EXERCISE TASK — Only the lines from the line that has "const DISC_Z = 374;" through the line that has "bpy.data.objects.remove(obj)" should be reproduced, exactly and with both ends kept.

AVAILABLE DATA —

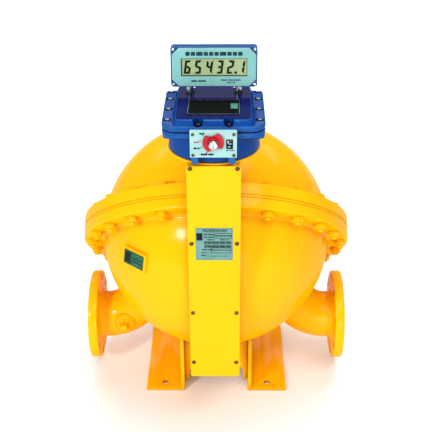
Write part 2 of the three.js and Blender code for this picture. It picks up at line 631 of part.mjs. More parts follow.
function blockingRotor() {
  const body = rodY(BLOCK_RADIUS, -runLength, runLength, 40);
  const scallop = rodY(SCALLOP_RADIUS, -200, 200, 24).translate(SCALLOP_OFFSET, 0, 0);
  const shaft = rodY(SHAFT_RADIUS, GEAR_FRONT - 8, plateOuter, 16);
  return join(seen(cut(body, scallop), towardsLeft), shaft);
}

// A toothed outline; each tooth is a tapered block, slimmer than half the pitch so that it runs free
function gearOutline(teeth, root, tip) {
  const step = (2 * Math.PI) / teeth;
  const corners = [[root, 0.62], [tip, 0.16], [tip, -0.16], [root, -0.62]];
  const points = Array.from({ length: teeth }, (_, tooth) => corners.map(([radius, offset]) => {
    const angle = tooth * step - (offset * step) / 2;
    return [radius * Math.cos(angle), radius * Math.sin(angle)];
  }));
  return points.flat();
}

function spurGear(teeth, bore, start) {
  const pitch = (GEAR_MODULE * teeth) / 2;
  const shape = outline(gearOutline(teeth, pitch - 7.5, pitch + 5));
  shape.holes.push(new THREE.Path().absarc(0, 0, bore, 0, 2 * Math.PI, true));
  return seen(standing(shape, GEAR_FRONT, GEAR_BACK, 8), start);
}

// Teeth in mesh: a tooth of the rotor's gear meets a gap of the blocking rotor's gear
const blockPitchAngle = (2 * Math.PI) / BLOCK_TEETH;
const leftGearStart = towardsLeft + Math.PI;
const blockGearStart = towardsLeft + blockPitchAngle / 2;
const rotorPitchAngle = (2 * Math.PI) / ROTOR_TEETH;
const blockToothPhase = (towardsRight - blockGearStart) / blockPitchAngle;
const rightGearStart = towardsRight + Math.PI + (blockToothPhase + 0.5) * rotorPitchAngle;
const gearBore = SHAFT_RADIUS + GAP;
const [leftPlace, rightPlace, blockPlace] = rotorPlaces;
const atPlace = (geometry, [x, z]) => geometry.translate(x, 0, z);
add('left_displacement_rotor', atPlace(displacementRotor(leftBlade), leftPlace), CASTING());
add('right_displacement_rotor', atPlace(displacementRotor(rightBlade), rightPlace), CASTING());
add('blocking_rotor', atPlace(blockingRotor(), blockPlace), CASTING());
add('left_rotor_gear', atPlace(spurGear(ROTOR_TEETH, gearBore, leftGearStart), leftPlace), STEEL());
add('right_rotor_gear', atPlace(spurGear(ROTOR_TEETH, gearBore, rightGearStart), rightPlace), STEEL());
add('blocking_rotor_gear', atPlace(spurGear(BLOCK_TEETH, gearBore, blockGearStart), blockPlace), STEEL());

// Drive train: shaft through the case wall, mitre gears, upright shaft, pulser disc
const shaftEnd = GEAR_FRONT - 8;
const driveShaft = cut(
  join(rodY(DRIVE_RADIUS, DRIVE_Y + MITRE_NEAR, shaftEnd, 12), rodY(19, shaftEnd - 14, shaftEnd + 6, 16)),
  rodY(SHAFT_RADIUS + GAP, shaftEnd - GAP, shaftEnd + 20, 16));
add('drive_shaft', driveShaft.translate(0, 0, BLOCK_Z), STEEL());
const glandBore = DRIVE_RADIUS + RUNNING;
const gland = turned([
  [glandBore, -18], [22.5, -18], [22.5, 14], [14, 14], [14, 24], [glandBore, 24], [glandBore, -18]], 16);
add('packing_gland', gland.rotateX(Math.PI / 2).translate(0, -300, BLOCK_Z), BRONZE());

// A mitre gear: its teeth taper towards the crossing of the axes, at the origin, below the gear
function mitreGear(bore, start) {
  const root = MITRE_FAR * 0.76;
  const shape = outline(gearOutline(MITRE_TEETH, root, MITRE_FAR * 1.15));
  const body = raised(shape, MITRE_NEAR, MITRE_FAR);
  const position = body.attributes.position;
  for (let i = 0; i < position.count; i += 1) {
    const scale = position.getZ(i) / MITRE_FAR;
    position.setXY(i, position.getX(i) * scale, position.getY(i) * scale);
  }
  const hub = rodZ(8.5, MITRE_FAR - 1, MITRE_FAR + 7, 12);
  return cut(join(body.rotateZ(start), hub), rodZ(bore, 0, 60, 12));
}
const crossing = (geometry) => geometry.translate(0, DRIVE_Y, BLOCK_Z);
const outputMitre = mitreGear(DRIVE_RADIUS + GAP, Math.PI / 2).rotateX(-Math.PI / 2);
add('output_mitre_gear', crossing(outputMitre), STEEL());
const uprightMitre = mitreGear(UPRIGHT_RADIUS + GAP, Math.PI / 2 + Math.PI / MITRE_TEETH);
add('vertical_mitre_gear', crossing(uprightMitre), STEEL());
const shaftTop = 390;
const upright = rodZ(UPRIGHT_RADIUS, BLOCK_Z + MITRE_NEAR, shaftTop, 12);
add('vertical_shaft', upright.translate(0, DRIVE_Y, 0), STEEL());

function shaftBracket(z) {
  const edge = channelInner - GAP;
  const plate = block(-edge, edge, DRIVE_Y - 11, DRIVE_Y + 14, z, z + 6);
  return cut(plate, rodZ(UPRIGHT_RADIUS + RUNNING, z - 5, z + 15, 12).translate(0, DRIVE_Y, 0));
}
add('lower_shaft_bracket', shaftBracket(-110), CASTING());
add('upper_shaft_bracket', shaftBracket(352), CASTING());

const DISC_Z = 374;
const discSlot = (index) => block(8, 10.5, -1.5, 1.5, 350, 400).rotateZ((index * Math.PI) / 3);
const slots = Array.from({ length: 6 }, (_, index) => discSlot(index));
const disc = cut(rodZ(12.5, DISC_Z, DISC_Z + 2, 20), rodZ(UPRIGHT_RADIUS + GAP, 350, 400, 12), ...slots);
add('pulser_disc', disc.translate(0, DRIVE_Y, 0), PLASTIC());
add('pulse_sensor', block(-11, 11, DRIVE_Y + 14, DRIVE_Y + 30, DISC_Z - 10, DISC_Z + 12), PLASTIC());

export default assembly;
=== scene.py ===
# The visual model of a large spherical flow meter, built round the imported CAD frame.
# Shapes are given in millimetres from the centre of the round case and placed in metres in the frame.
import json
import math

import bmesh
import bpy
from mathutils import Matrix, Vector


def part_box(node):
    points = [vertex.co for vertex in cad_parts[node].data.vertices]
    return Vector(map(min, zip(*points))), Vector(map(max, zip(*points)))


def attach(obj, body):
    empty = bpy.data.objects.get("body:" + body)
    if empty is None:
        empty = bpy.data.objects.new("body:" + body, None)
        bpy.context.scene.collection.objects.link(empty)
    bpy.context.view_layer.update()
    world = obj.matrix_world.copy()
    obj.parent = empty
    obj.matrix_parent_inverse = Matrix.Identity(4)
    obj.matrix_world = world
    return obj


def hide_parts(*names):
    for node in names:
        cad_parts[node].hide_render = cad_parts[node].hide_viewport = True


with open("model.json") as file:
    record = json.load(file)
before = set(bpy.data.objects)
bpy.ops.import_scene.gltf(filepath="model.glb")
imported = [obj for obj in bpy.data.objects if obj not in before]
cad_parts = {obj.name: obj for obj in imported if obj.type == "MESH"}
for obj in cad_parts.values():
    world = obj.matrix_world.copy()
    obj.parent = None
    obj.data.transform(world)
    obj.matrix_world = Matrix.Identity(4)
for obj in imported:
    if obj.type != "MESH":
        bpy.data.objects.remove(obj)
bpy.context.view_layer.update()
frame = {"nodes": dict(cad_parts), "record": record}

MM = 0.001
gasket_low, gasket_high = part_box("case_gasket")
CENTRE = (gasket_low + gasket_high) / 2  # the gasket lies round the middle of the case

CASE_RADIUS = 345
CASE_WALL = 12
CASE_TILT = 45  # degrees that the case's axis leans back from upright
RIM_RADIUS = 402
RIM_UPPER = 33  # thickness of the upper half's flange
RIM_LOWER = 36
RIM_SPLIT = 1.5  # from the parting plane to each flange
BOLT_CIRCLE = 376  # radius that the case bolts stand on
BOLT_COUNT = 24
CREASE = math.radians(35)  # edges sharper than this stay sharp in the shading


# ---------------------------------------------------------------- camera
CAMERA_BACK = 2.423
CAMERA_UP = 1.400
CAMERA_PITCH = math.radians(29)
CAMERA_SIDE = math.radians(0.8)  # the camera stands a little to the right
CAMERA_ROLL = math.radians(-0.35)
CAMERA_LENS = 75.4
CAMERA_FILM = 36
camera_data = bpy.data.cameras.new("camera")
camera_data.lens = CAMERA_LENS
camera_data.sensor_width = CAMERA_FILM
camera = bpy.data.objects.new("camera", camera_data)
camera.location = CENTRE + Matrix.Rotation(CAMERA_SIDE, 3, "Z") @ Vector((0, -CAMERA_BACK, CAMERA_UP))
camera.rotation_euler = (
    Matrix.Rotation(CAMERA_SIDE, 3, "Z") @ Matrix.Rotation(math.pi / 2 - CAMERA_PITCH, 3, "X")
    @ Matrix.Rotation(CAMERA_ROLL, 3, "Z")).to_euler()
bpy.context.scene.collection.objects.link(camera)
bpy.context.scene.camera = camera
bpy.context.scene.view_settings.view_transform = "Standard"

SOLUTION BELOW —
const DISC_Z = 374;
const discSlot = (index) => block(8, 10.5, -1.5, 1.5, 350, 400).rotateZ((index * Math.PI) / 3);
const slots = Array.from({ length: 6 }, (_, index) => discSlot(index));
const disc = cut(rodZ(12.5, DISC_Z, DISC_Z + 2, 20), rodZ(UPRIGHT_RADIUS + GAP, 350, 400, 12), ...slots);
add('pulser_disc', disc.translate(0, DRIVE_Y, 0), PLASTIC());
add('pulse_sensor', block(-11, 11, DRIVE_Y + 14, DRIVE_Y + 30, DISC_Z - 10, DISC_Z + 12), PLASTIC());

export default assembly;
=== scene.py ===
# The visual model of a large spherical flow meter, built round the imported CAD frame.
# Shapes are given in millimetres from the centre of the round case and placed in metres in the frame.
import json
import math

import bmesh
import bpy
from mathutils import Matrix, Vector


def part_box(node):
    points = [vertex.co for vertex in cad_parts[node].data.vertices]
    return Vector(map(min, zip(*points))), Vector(map(max, zip(*points)))


def attach(obj, body):
    empty = bpy.data.objects.get("body:" + body)
    if empty is None:
        empty = bpy.data.objects.new("body:" + body, None)
        bpy.context.scene.collection.objects.link(empty)
    bpy.context.view_layer.update()
    world = obj.matrix_world.copy()
    obj.parent = empty
    obj.matrix_parent_inverse = Matrix.Identity(4)
    obj.matrix_world = world
    return obj


def hide_parts(*names):
    for node in names:
        cad_parts[node].hide_render = cad_parts[node].hide_viewport = True


with open("model.json") as file:
    record = json.load(file)
before = set(bpy.data.objects)
bpy.ops.import_scene.gltf(filepath="model.glb")
imported = [obj for obj in bpy.data.objects if obj not in before]
cad_parts = {obj.name: obj for obj in imported if obj.type == "MESH"}
for obj in cad_parts.values():
    world = obj.matrix_world.copy()
    obj.parent = None
    obj.data.transform(world)
    obj.matrix_world = Matrix.Identity(4)
for obj in imported:
    if obj.type != "MESH":
        bpy.data.objects.remove(obj)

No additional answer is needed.